The Dodgers continue to be cast as the bad guys here, in part because of a perceived lack of interest in visiting Australia and in part because of their massively well-paid players. They’d like to clear one thing up, however: They’re just as happy to be here -- now that they are here -- as the Diamondbacks are.
“I’ve enjoyed getting to know the city,” said Dodgers first baseman Adrian Gonzalez, who brought his parents along.
Catcher A.J. Ellis is on his second tour of Sydney. He was here in November as part of an advance party. Here’s what he said he has taken from the trip: “Just the beauty of Sydney, the hospitality of the people, their love of sport and their excitement for this event.”

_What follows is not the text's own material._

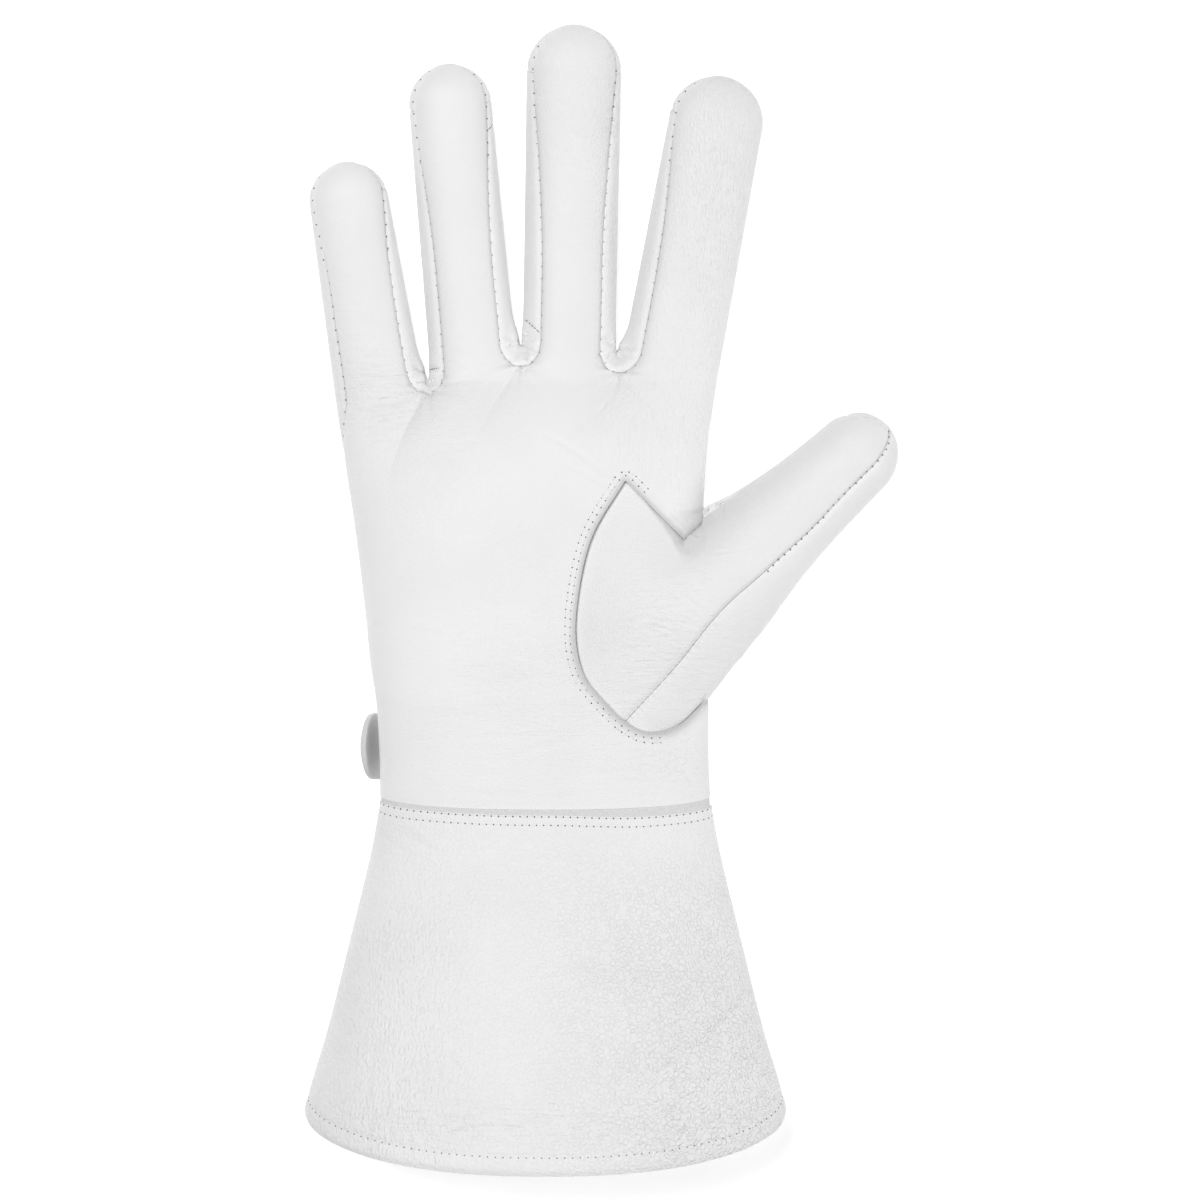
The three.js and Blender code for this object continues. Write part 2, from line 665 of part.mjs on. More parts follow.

It’s not entirely surprising that the Dodgers have had to wear the black hat here. They were painted in a similar way in the playoffs when they faced the St. Louis Cardinals, who were viewed as scrappy overachievers.
“We talked about it last year,” Dodgers manager Don Mattingly said. “It’s something you knew coming in. When you get a lot of big names and you get a big payroll, you end up being the bad guy, no matter what.”